Judging him from his internet presence (which is all I have to go by), I’d say he has accomplished his goal of achieving happiness as good as anyone can hope to. He really comes across as someone who has life figured out.
After reading all the posts, I had created an image in my head of the Mustache household (he, his wife, and kid) as a perfect little family that was probably way happier than the average American family.
Mr. Money Mustache Divorce Announcement
At the end of 2018, Mr. Money Mustache published an article that blew my mind. He and his wife had gotten a divorce.
When I heard the news, I thought to myself, “how could this happen?” How could a couple split up when on paper, everything seemed so perfect? Also, Mr. Money Mustache is always writing about embracing hardship. What’s harder than a rocky marriage?
So, the news hit me pretty hard. The article didn’t get into the details, so I have no idea what actually happened to cause the separation.
Looking back on things, I realize my surprise was just a case of naivety. No one is 100% safe from divorce. Really, all of us who don’t know the Mustache family on a personal level have no idea what their lives are really like.
When I started drinking the mustache kool-aid, I wasn’t following a real person, I was following the projected thoughts of a real person. Even when you read the most transparent of us bloggers, you’re still getting a polished version of reality. Just the fact that we pick and choose what we write confirms we’re creating something that isn’t 100% real.
Does Getting a Divorce Discredit Someone’s Advice?
Simply put, no. While I was initially surprised to hear the king of life optimization was divorced, it doesn’t mean the advice he gives on money is any less valid.
Mr. Money Mustache talks about a lot of things besides money on his blog, but I never went to his site looking for relationship advice. I read his posts to get inspired in the art of frugality because he takes frugal living to the next level.
I can’t say I’ve found anything in Mr. Money Mustache’s site that I could consider as bad money advice. If you want to become financially independent at a young age, going down the path of Mustachianism is one of the fastest ways to become wealthy I’ve ever heard of.
Should Happiness Be Our Life Goal?
I highly respect Mr. Money Mustache’s writings and think he’s a great person to follow for money advice. I find myself veering away from him when it comes to life goals though. I don’t agree with him when he says happiness should be the number one life pursuit.

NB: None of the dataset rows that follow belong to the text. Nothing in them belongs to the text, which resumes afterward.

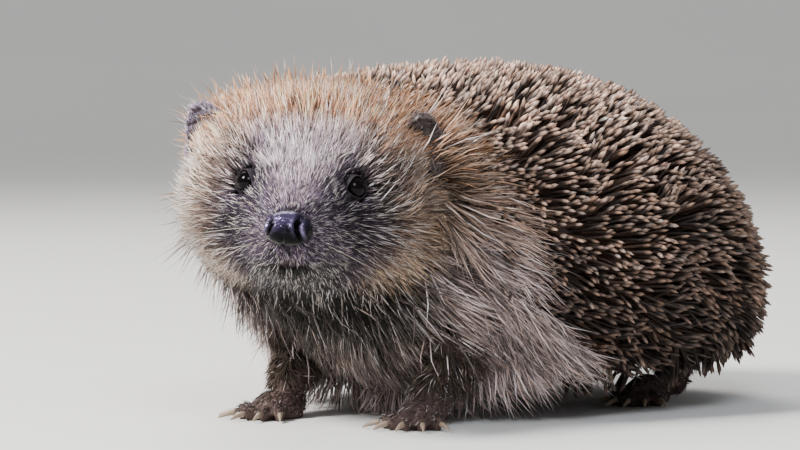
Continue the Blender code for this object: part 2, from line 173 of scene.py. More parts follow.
def paint(mesh, tint):
    """Gives the mesh a colour at each of its points."""
    layer = mesh.attributes.new(TINT, "FLOAT_COLOR", "POINT")
    rgba = np.ones((len(mesh.vertices), 4), np.float32)
    rgba[:, :3] = tint
    layer.data.foreach_set("color", rgba.ravel())


def point_values(obj, what):
    """What each point of an object holds, in rows of three."""
    values = np.empty(len(obj.data.vertices) * 3, np.float32)
    obj.data.vertices.foreach_get(what, values)
    return values.reshape(-1, 3).astype(float)


def mesh_points(obj):
    return point_values(obj, "co")


def mesh_normals(obj):
    return point_values(obj, "normal")


def mesh_corners(mesh):
    """The point under each corner of each face, in the order of the faces."""
    corners = np.empty(len(mesh.loops), np.int32)
    mesh.loops.foreach_get("vertex_index", corners)
    return corners


def bake_map(mesh):
    """The place of each corner of each face in the bake map."""
    uv = np.empty(len(mesh.loops) * 2, np.float32)
    mesh.uv_layers[BAKE_MAP].data.foreach_get("uv", uv)
    return uv.reshape(-1, 2)


def set_bake_map(mesh, uv):
    layer = mesh.uv_layers.get(BAKE_MAP) or mesh.uv_layers.new(name=BAKE_MAP)
    layer.data.foreach_set("uv", np.asarray(uv, np.float32).ravel())


def inside_out(points, faces):
    """Whether the faces of a closed mesh look inward."""
    corners = points[faces] - points.mean(0)
    return dot(corners[:, 0], np.cross(corners[:, 1], corners[:, 2])).sum() < 0


def closed_grid(name, grid, start, end, levels=None, end_levels=(0, 1)):
    """A mesh from rings of points, closed by a point at either end.

    The bake map is unrolled round the rings. Levels are the heights of the rings in it, and end_levels those
    of the two end points.
    """
    rings, around = grid.shape[:2]
    if levels is None:
        levels = np.arange(1, rings + 1) / (rings + 1)
    points = np.vstack([grid.reshape(-1, 3), start, end])
    start_point, end_point = len(points) - 2, len(points) - 1
    i, j = (index.ravel() for index in np.indices((rings - 1, around)))
    k = (j + 1) % around
    a, b, c, d = i * around + j, i * around + k, (i + 1) * around + k, (i + 1) * around + j
    column = np.arange(around)
    following = (column + 1) % around
    last = (rings - 1) * around

    def across(*values):
        return np.stack(np.broadcast_arrays(*values), -1)

    def place(at_column, ring):
        return across(at_column / around, levels[ring])

    faces = np.concatenate([across(a, b, c), across(a, c, d), across(following, column, start_point),
                            across(last + column, last + following, end_point)])
    place_a, place_b, place_c, place_d = place(j, i), place(j + 1, i), place(j + 1, i + 1), place(j, i + 1)
    start_place, end_place = (across((column + 0.5) / around, level) for level in end_levels)
    uv = np.concatenate([np.stack(corners, 1) for corners in (
        (place_a, place_b, place_c),
        (place_a, place_c, place_d),
        (place(column + 1, 0), place(column, 0), start_place),
        (place(column, -1), place(column + 1, -1), end_place),
    )])
    if inside_out(points, faces):
        faces, uv = faces[:, ::-1], uv[:, ::-1]
    return make_mesh(name, points, faces, uv=uv.reshape(-1, 2))


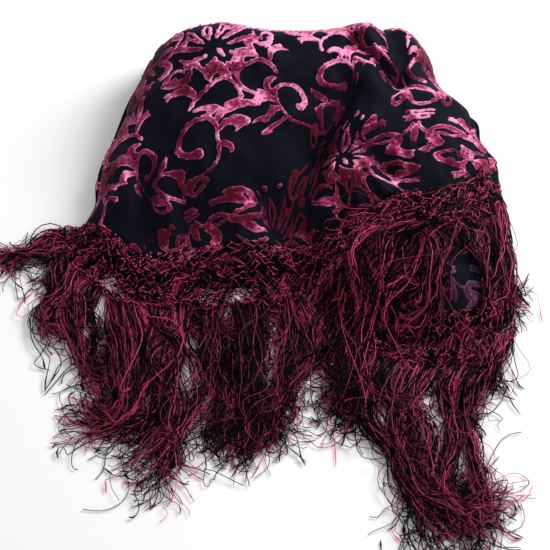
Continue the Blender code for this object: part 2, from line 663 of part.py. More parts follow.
def cover_strip(strip, heights):
    """Lay a backing strip on the map before any lock crosses it."""
    plan_in, plan_out, _, low, _ = strip
    count = len(low)
    high = low + STRIP_HEIGHT
    points = [*np.column_stack([plan_in, high]), *np.column_stack([plan_out, high])]
    heights.cover(points, [(count + i, count + i + 1, i + 1, i) for i in range(count - 1)])


def fringe(name, strip, heights, material):
    """Locks grown from the outer face of their backing strip, each laid over what is below it."""
    plan_in, plan_out, out, low, starts = strip
    corners = [
        np.column_stack([plan_in, low]),
        np.column_stack([plan_out, low]),
        np.column_stack([plan_out, low + STRIP_HEIGHT]),
        np.column_stack([plan_in, low + STRIP_HEIGHT]),
    ]
    count = len(low)
    points = [p for corner in corners for p in corner]
    inner_low, outer_low, outer_high, inner_high = (c * count for c in range(4))
    faces = [
        (outer_low, outer_high, inner_high, inner_low),
        tuple(c + count - 1 for c in (inner_low, inner_high, outer_high, outer_low)),
    ]
    for i in range(count - 1):
        j = i + 1
        faces.append((outer_high + i, outer_high + j, inner_high + j, inner_high + i))
        faces.append((inner_low + i, inner_low + j, outer_low + j, outer_low + i))
        faces.append((inner_high + i, inner_high + j, inner_low + j, inner_low + i))
        if i not in starts:
            faces.append((outer_low + i, outer_low + j, outer_high + j, outer_high + i))
    for i in list(starts)[::2] + list(starts)[1::2]:
        run, mix = starts[i]
        j = i + 1
        root = (plan_out[i] + plan_out[j]) / 2
        heading_root = run.root_in + mix * (run.root_out - run.root_in)
        heading_tip = run.tip_in + mix * (run.tip_out - run.tip_in)
        length = run.long_in + mix * (run.long_out - run.long_in)
        turn = run.turn_in + mix * (run.turn_out - run.turn_in)
        plan = lock_plan(root, heading_root, heading_tip, length, turn)
        side = np.gradient(plan, axis=0)
        side = np.stack([-side[:, 1], side[:, 0]], -1)
        side /= np.linalg.norm(side, axis=1, keepdims=True)
        way = plan[1] - plan[0]
        turned_away = abs(out[i] @ way) / np.linalg.norm(way)
        root_width = ROOT_SHARE * turned_away * np.linalg.norm(plan_out[j] - plan_out[i])
        share = np.linspace(0, 1, LOCK_RINGS + 1)
        width = LOCK_WIDTH * (1 - (1 - LOCK_TIP) * share**2)
        height = LOCK_HEIGHT * (1 - (1 - LOCK_TIP) * share**2)
        width[1] = min(width[1], root_width)
        line = lay_lock(plan, width, height, (low[i] + low[j] + STRIP_HEIGHT) / 2, heights)
        ring = [outer_low + i, outer_low + j, outer_high + j, outer_high + i]
        for k in range(1, LOCK_RINGS + 1):
            half_wide = width[k] / 2 * side[k]
            right = line[k] + [*(-half_wide), -height[k] / 2]
            left = line[k] + [*half_wide, -height[k] / 2]
            top = line[k] + [0, 0, height[k] / 2]
            new = [len(points), len(points) + 1, len(points) + 2]
            points += [right, left, top]
            if k == 1:
                a, b, c, d = ring
                faces += [(a, b, new[1], new[0]), (b, c, new[2], new[1])]
                faces += [(c, d, new[2]), (d, a, new[0], new[2])]
            else:
                for m in range(3):
                    n = (m + 1) % 3
                    faces.append((ring[m], ring[n], new[n], new[m]))
            ring = new
        faces.append(tuple(ring))
    add_piece(name, points, faces, material)


def main():
    """Clear the scene and build the shawl piece by piece."""
    for old in list(bpy.data.objects):
        bpy.data.objects.remove(old)
    velvet = make_material("velvet", (0.36, 0.03, 0.11), 0.8)
    chiffon = make_material("chiffon", (0.012, 0.012, 0.03), 0.7)
    net = make_material("net", (0.10, 0.008, 0.035), 0.6)
    thread = make_material("thread", (0.22, 0.01, 0.06), 0.45)
    heights = HeightMap()
    heights.cover(*folded_layers(chiffon))
    *panel, hem = top_panel(velvet)

    hem_plan, place = hem_columns(FRONT_NET, hem, 2)
    front_plan = band_plan(hem_plan, FRONT_NET, place, NET_ACROSS)
    front_edge = Edge(front_plan[-1])
    strips = {
        "left_fringe": fringe_strip(front_edge, (0.0, 0.24), LEFT_FRINGE, heights),
        "front_left_fringe": fringe_strip(front_edge, (0.25, 0.60), FRONT_LEFT_FRINGE, heights),
        "front_right_fringe": fringe_strip(front_edge, (0.61, 1.0), FRONT_RIGHT_FRINGE, heights),
    }
    front_net = band("front_net", front_plan, heights, NET_WALL, net)
    heights.cover(*front_net)

    hem_plan, place = hem_columns(RIGHT_NET, hem, 2)
    lower_plan = band_plan(hem_plan, LOWER_PANEL, place, PANEL_ACROSS)
    heights.cover(*band("lower_panel", lower_plan, heights, CLOTH_WALL, velvet))
    lower_net_plan = band_plan(lower_plan[-1], LOWER_NET, place, NET_ACROSS)
    strips["lower_fringe"] = fringe_strip(Edge(lower_net_plan[-1]), (0, 1), LOWER_FRINGE, heights)
    lower_net = band("lower_net", lower_net_plan, heights, NET_WALL, net)

    right_plan = band_plan(hem_plan, RIGHT_NET, place, NET_ACROSS)
    strips["right_fringe"] = fringe_strip(Edge(right_plan[-1]), (0, 1), RIGHT_FRINGE, heights)
    right_net = band("right_net", right_plan, heights, NET_WALL, net)
    for piece in (lower_net, right_net, panel):
        heights.cover(*piece)
    for strip in strips.values():
        cover_strip(strip, heights)
    for name in ("left_fringe", "lower_fringe", "front_left_fringe", "front_right_fringe", "right_fringe"):
        fringe(name, strips[name], heights, thread)


main()
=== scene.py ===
"""Look of a piano shawl that lies folded and dropped in a loose heap.

The panel is burnt-out velvet on chiffon, with a knotted net band along its hem and a long fringe of
black and magenta thread. Lengths are in metres, and those of the drawn scrollwork in millimetres.
The heap is described with its own middle line, and every piece is moved by SHIFT into the frame.
"""

from __future__ import annotations

import logging
import math
from dataclasses import dataclass, field
from enum import Enum
from typing import Any, NamedTuple, Sequence

import bpy
import numpy as np
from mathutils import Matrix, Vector

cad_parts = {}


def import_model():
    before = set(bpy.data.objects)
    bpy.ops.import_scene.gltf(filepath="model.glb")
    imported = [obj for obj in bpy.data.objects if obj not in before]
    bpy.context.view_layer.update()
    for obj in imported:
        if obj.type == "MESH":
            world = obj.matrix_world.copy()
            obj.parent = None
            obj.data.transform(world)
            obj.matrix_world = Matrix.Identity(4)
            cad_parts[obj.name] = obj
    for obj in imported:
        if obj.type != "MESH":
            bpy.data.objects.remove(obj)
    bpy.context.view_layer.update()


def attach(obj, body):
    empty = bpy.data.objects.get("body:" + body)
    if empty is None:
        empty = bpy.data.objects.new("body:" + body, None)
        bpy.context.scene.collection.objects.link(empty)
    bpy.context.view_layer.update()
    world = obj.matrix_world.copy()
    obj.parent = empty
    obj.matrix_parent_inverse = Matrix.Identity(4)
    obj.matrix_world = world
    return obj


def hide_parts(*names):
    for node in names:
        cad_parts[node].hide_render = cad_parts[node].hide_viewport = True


LOG = logging.getLogger("piano_shawl")

Array = np.ndarray
Colour = tuple[float, float, float]
Place = tuple[float, float, float]

SHIFT = (0.0172, 0.0127, 0.0)  # from the heap's middle line to the frame
HEAP_X, HEAP_Y = 0.030, 0.150  # the middle that the outline turns round
SIDE_FALL = 0.16  # share of the height lost at SIDE_REACH to either side
SIDE_REACH = 0.24
HIDDEN_LAYERS = 3
GROOVE_DEPTH = 0.0070
LAYER_WANDER = 0.0035
CLOTH_WALL = 0.0022
REACH_LOW, REACH_HIGH = (-0.316, -0.346), (0.280, 0.330)  # past these the fringe's tips lie tucked in
TUCK = 0.75  # share of what goes past them that is taken back
TAKEN_IN_FROM, TAKEN_IN_SHARE = -0.0055, 1.2  # which troughs hide cloth, and how much
TAKEN_IN_REACH, TAKEN_IN_END = 0.26, 0.040  # how far off a trough this goes, and past its ends
TAKEN_IN_NEAR = 0.45  # share of a trough's half width over which it sets in
# painted shade: trough depth at which the pile starts to be painted darker, and the depth over which it
# darkens fully
PAINTED_SHADE_FROM, PAINTED_SHADE_DEPTH = 0.001, 0.016
UNEVEN_BROAD, UNEVEN_SMALL = 0.0011, 0.00045  # heights of the cloth's small unevenness
HEM_OVER_ROLL = 1.02  # where the top layer isn't sewn to a net, it ends this far over the rolled folds
PAINTED_SHEEN_WAY = (0.10, 0.42, 0.90)  # painted sheen: pile facing this way, up and towards the back, is painted lighter, as if lit from above


class Outline(NamedTuple):
    """Foot of the heap at one angle round its middle: how far out it lies, how the side rounds out over
    it and falls to it, and how much and how high the hidden layers show."""

    angle: float
    reach: float
    round_out: float
    fall: float
    layered: float
    roll_z: float


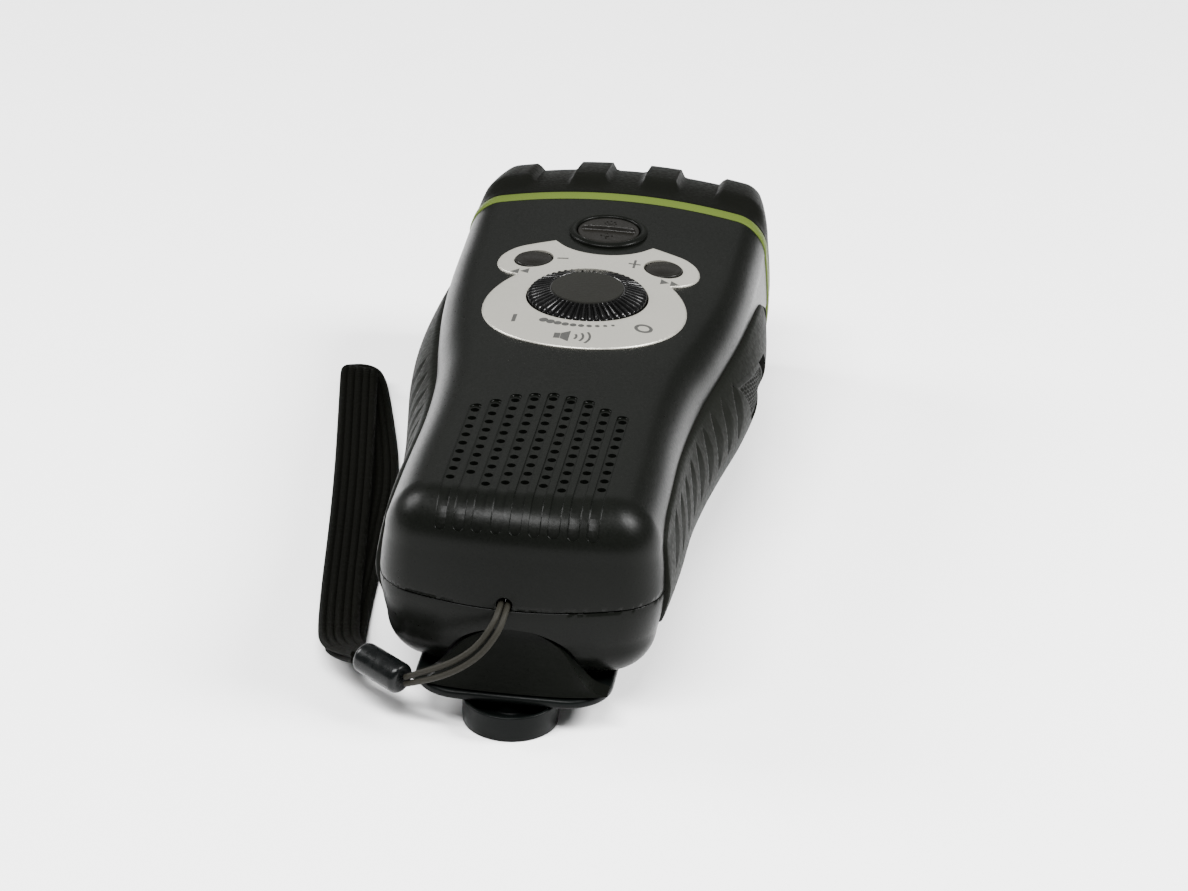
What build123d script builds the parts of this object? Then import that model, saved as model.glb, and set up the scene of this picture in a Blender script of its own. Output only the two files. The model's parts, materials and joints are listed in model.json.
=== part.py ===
from build123d import *
from math import cos, sin, pi, radians, tan
import os

os.makedirs("parts", exist_ok=True)

# Wind-up torch radio, in millimetres. +Y is the torch head, +Z the control face, +X the right
# side seen from behind the butt. It lies on its crank knob and the underside of its head at Z = 0.

# ---- driving dimensions -------------------------------------------------------------------
LENGTH = 193.5              # crank knob to the front of the head guard
HEAD_Y = LENGTH / 2         # front of the head guard
BUTT_Y = -89.2              # middle of the rounded butt end
PART_Z = 27.0               # parting line between the two case halves
WALL = 2.0                  # case wall
FACE_Z = 50.0               # control plate's top

TRIM_Y, TRIM_LONG = 71.4, 2.9
GUARD_Y = TRIM_Y + TRIM_LONG
LUG_STEP = 2.3              # how far the head guard's lugs stand above its recesses

DIAL = (0.0, 18.75)         # volume dial's axis
DIAL_R, DIAL_CAP_R, DIAL_TOP = 13.6, 8.1, 52.9
SCAN_X, SCAN_Y, SCAN_R = 15.0, 37.1, 4.3
LAMP_Y, LAMP_R, LAMP_RING_R = 53.7, 6.9, 8.9
BUTTON_GAP = 0.2
BUTTON_TRAVEL = 0.8
PLATE_THICK = 1.2

HUB_Y = -64.5               # crank's axis
KNOB_R, KNOB_HIGH = 10.2, 5.8
KNOB_Y = -HEAD_Y + KNOB_R   # knob's axis on the crank arm
ARM_TOP, ARM_THICK, ARM_HALF = 8.1, 2.0, 21.0
ARM_END = 5.0               # arm's edge past the knob's axis
SHAFT_R, FIT = 3.0, 0.04

MODULE = 0.5
DRIVE_TEETH, PINION_TEETH, IDLER_TEETH = 60, 12, 48
TOOTH_GAP = 0.06            # tips stop this short of the pitch circle

SPEAKER_Y, SPEAKER_R = -54.5, 18.0
GRILLE_PITCH, GRILLE_HOLE_R = 4.0, 0.95
GRILLE_ROWS = [9, 9, 11, 11, 11, 11, 11, 9, 9]
GRILLE_TOPS = [-40.1, -37.9, -35.2, -34.2, -33.5]

# Case sections: place along Y, half width at the parting line, top of the front half,
# bottom of the back half
STATIONS = [
    (BUTT_Y + 0.3, 7.0, 40.8, 15.6),
    (BUTT_Y + 1.1, 11.2, 43.2, 12.6),
    (BUTT_Y + 2.8, 18.6, 45.9, 10.6),
    (BUTT_Y + 5.2, 25.4, 47.9, 9.2),
    (BUTT_Y + 8.5, 28.6, 49.2, 8.5),
    (BUTT_Y + 14.0, 30.4, 49.7, 8.5),
    (-55.0, 30.3, 49.8, 8.5),
    (-30.0, 29.8, 49.8, 8.5),
    (-10.0, 30.7, 49.8, 8.4),
    (8.0, 33.2, 49.9, 7.6),
    (25.0, 35.2, 50.0, 6.0),
    (42.0, 36.1, 50.3, 4.2),
    (58.0, 36.2, 50.7, 2.8),
    (TRIM_Y, 36.2, 51.2, 1.8),
]
TOP_ROUND, BACK_ROUND = 3.6, 3.2      # superellipse powers of the two halves

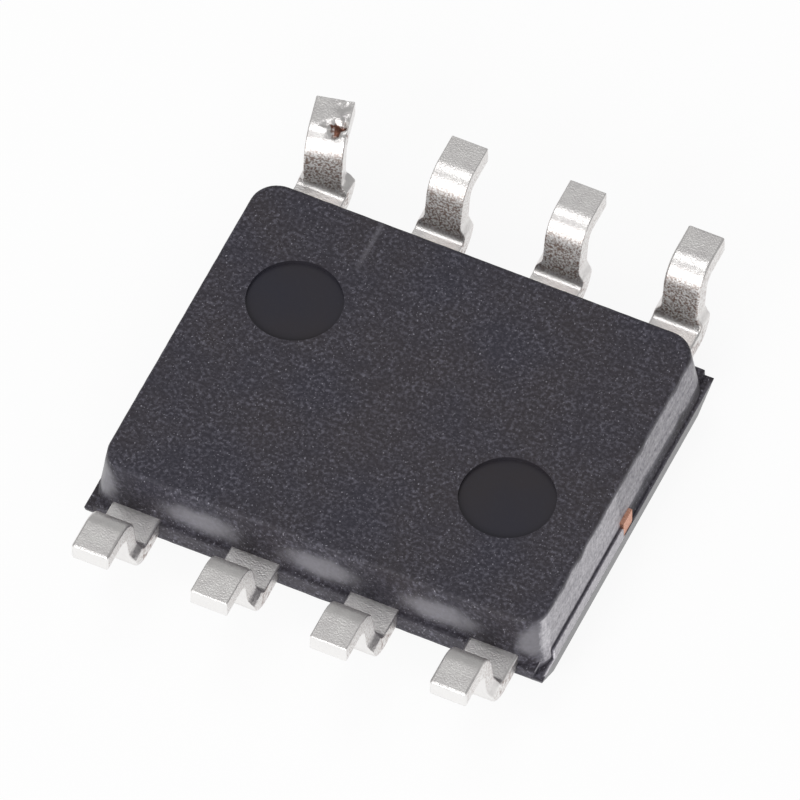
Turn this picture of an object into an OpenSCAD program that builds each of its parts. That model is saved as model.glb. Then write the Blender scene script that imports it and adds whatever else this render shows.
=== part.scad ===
// Eight-lead small-outline integrated circuit, lying on its back.
// The marked top of the package is down at z = 0, and the soles of the leads face up.
// X runs along the rows of leads, Y across the package, and Z is up.
// Leads 1 to 4 are on the -Y side, where the package's top has a bevel, and lead 5 is knocked askew.

/* [Package] */
// Length of the moulding at its parting edge
body_len = 4.9; // [4.8:0.02:5.1]
// Width of the moulding at its parting edge
body_wid = 3.98; // [3.8:0.02:4.08]
// Thickness of the moulding, from its top to its underside
body_th = 1.25; // [1.24:0.01:1.4]
// Depth of the underside half, from the parting plane to the underside
under_depth = 0.69; // [0.64:0.005:0.72]
// Overhang of the parting edge past the underside half
lip = 0.03; // [0.03:0.005:0.06]
// Draft of the underside half's walls, in degrees
under_draft = 6.5; // [4:0.5:9]
// Draft of the top half's walls, in degrees
top_draft = 12; // [8:0.5:14]
// Width of the 45 degree bevel of the top, along leads 1 to 4
bevel_w = 0.4; // [0.25:0.01:0.42]
// Radius of the underside half's upright corners
corner_r = 0.28; // [0.2:0.02:0.36]
// Radius of the rounding round the underside face
edge_r = 0.04; // [0.02:0.01:0.07]

/* [Moulding marks] */
// Diameter of the two ejector-pin marks in the underside
ejector_d = 0.96; // [0.7:0.02:1.1]
// Depth of the ejector-pin marks
ejector_depth = 0.045; // [0.02:0.005:0.08]
// Distance of each ejector-pin mark from the middle, along X
ejector_x = 1.43; // [1.2:0.01:1.6]
// Distance of each ejector-pin mark from the middle of the pair, along Y
ejector_y = 0.63; // [0.4:0.01:0.8]
// Offset of the pair of marks from the middle of the package, along Y
ejector_offset = 0.03; // [0:0.005:0.1]
// Diameter of the pin-one dimple in the package's top
dimple_d = 0.6; // [0.4:0.02:0.8]
// Depth of the pin-one dimple
dimple_depth = 0.08; // [0.04:0.01:0.12]
// Distance of the dimple's centre from the two edges of the top next to lead 1
dimple_inset = 0.66; // [0.55:0.01:0.9]
// Length of the gate scar on one end
gate_len = 1.6; // [1.2:0.05:1.7]
// Height of the gate scar above the parting plane
gate_h = 0.13; // [0.06:0.01:0.2]

/* [Leads] */
// Distance between the middles of neighbouring leads
pitch = 1.27; // [1.25:0.005:1.29]
// Thickness of the leadframe strip
lead_t = 0.2; // [0.17:0.005:0.25]
// Width of a lead's leg and foot
lead_w = 0.39; // [0.33:0.005:0.42]
// Width of a lead's shoulder, with the cut stubs of the dam bar
shoulder_w = 0.52; // [0.46:0.005:0.54]
// Distance over the tips of opposite feet
span = 6.0; // [5.9:0.02:6.1]
// Height of the soles above the underside
standoff = 0.17; // [0.14:0.005:0.24]
// Distance that the leads are formed to stand out past the parting edge
lead_out = 1.01; // [0.95:0.01:1.1]
// Distance from the parting edge to the crease where a lead turns up, as formed
crease_reach = 0.33; // [0.32:0.005:0.4]
// Steepness of the legs, in degrees
leg_angle = 80; // [70:1:84]
// Inside radius of the bend at the shoulder
shoulder_r = 0.08; // [0.04:0.01:0.09]
// Outside radius of the heel's bend
heel_r = 0.3; // [0.26:0.01:0.4]
// Height on the leg at which the dam bar's stubs start to narrow
stub_h = 0.02; // [0.02:0.01:0.1]
// Height over which the stubs narrow to the leg
stub_taper = 0.12; // [0.06:0.01:0.14]

/* [Knocked lead] */
// Turn of lead 5's leg and foot about an upright line, in degrees
knock_turn = 13; // [0:1:16]
// Distance that lead 5's foot is pushed back towards the package
knock_push = 0.03; // [0.02:0.005:0.06]
// Drop of lead 5's foot from the level of the other soles
knock_drop = 0.045; // [0:0.005:0.06]

/* [Leadframe] */
// Length of the die paddle
paddle_len = 2.5; // [2.3:0.02:2.6]
// Width of the die paddle
paddle_wid = 2.1; // [1.9:0.02:2.2]
// Offset of the paddle from the leads' plane, towards the underside
downset = 0.15; // [0.1:0.01:0.2]
// Width of the two tie bars that held the paddle
tie_w = 0.2; // [0.2:0.01:0.3]
// Length that the cut tie bars stand short of the parting edge
tie_short = 0.01; // [0.005:0.005:0.03]
// Gap between the paddle and the fingers, in plan
finger_gap = 0.2; // [0.16:0.01:0.24]
// Distance that the corner fingers reach past the paddle's long edge
corner_reach = 0.55; // [0.45:0.01:0.6]
// Width of the corner fingers' tips, along Y
corner_tip = 0.45; // [0.38:0.01:0.5]
// Radius of the notches that lock the fingers in the moulding
lock_r = 0.08; // [0.05:0.01:0.1]

/* [Die] */
// Length of the silicon die
die_len = 1.6; // [1.4:0.02:1.8]
// Width of the silicon die
die_wid = 1.3; // [1.1:0.02:1.5]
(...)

Jordan Peterson makes a pretty strong case against happiness as a life goal:
“It’s all very well to think the meaning of life is happiness, but what happens when you’re unhappy? Happiness is a great side effect. When it comes, accept it gratefully. But it’s fleeting and unpredictable. It’s not something to aim at – because it’s not an aim. And if happiness is the purpose of life, what happens when you’re unhappy? Then you’re a failure. And perhaps a suicidal failure. Happiness is like cotton candy. It’s just not going to do the job.” – Jordan Peterson
This is a much more articulate argument than I could come up with on my own, but I lean more towards Peterson’s idea than Mr. Money Mustache. It just doesn’t seem like happiness is a permanent thing, so why make it our life’s mission to achieve it?
I’m certainly not a divorce or marriage expert, and for all I know, I could end up divorced myself someday. Every married couple can. Sometimes divorce is probably the right option.
It seems to me like there’s a high correlation between divorced people and people pursuing happiness as their number one goal. When happiness goes, so does the relationship.
What about meaning though?
Happiness may come and go, but you can always find meaning in your life. If meaning is your driver, you still have something to focus on when happiness is absent. And the best part about having meaning as your top pursuit is that happiness can always come back if you don’t currently have it.
If love is putting someone else’s happiness above your own, and happiness is a selfish pursuit, happiness doesn’t seem to be the best goal for marriage.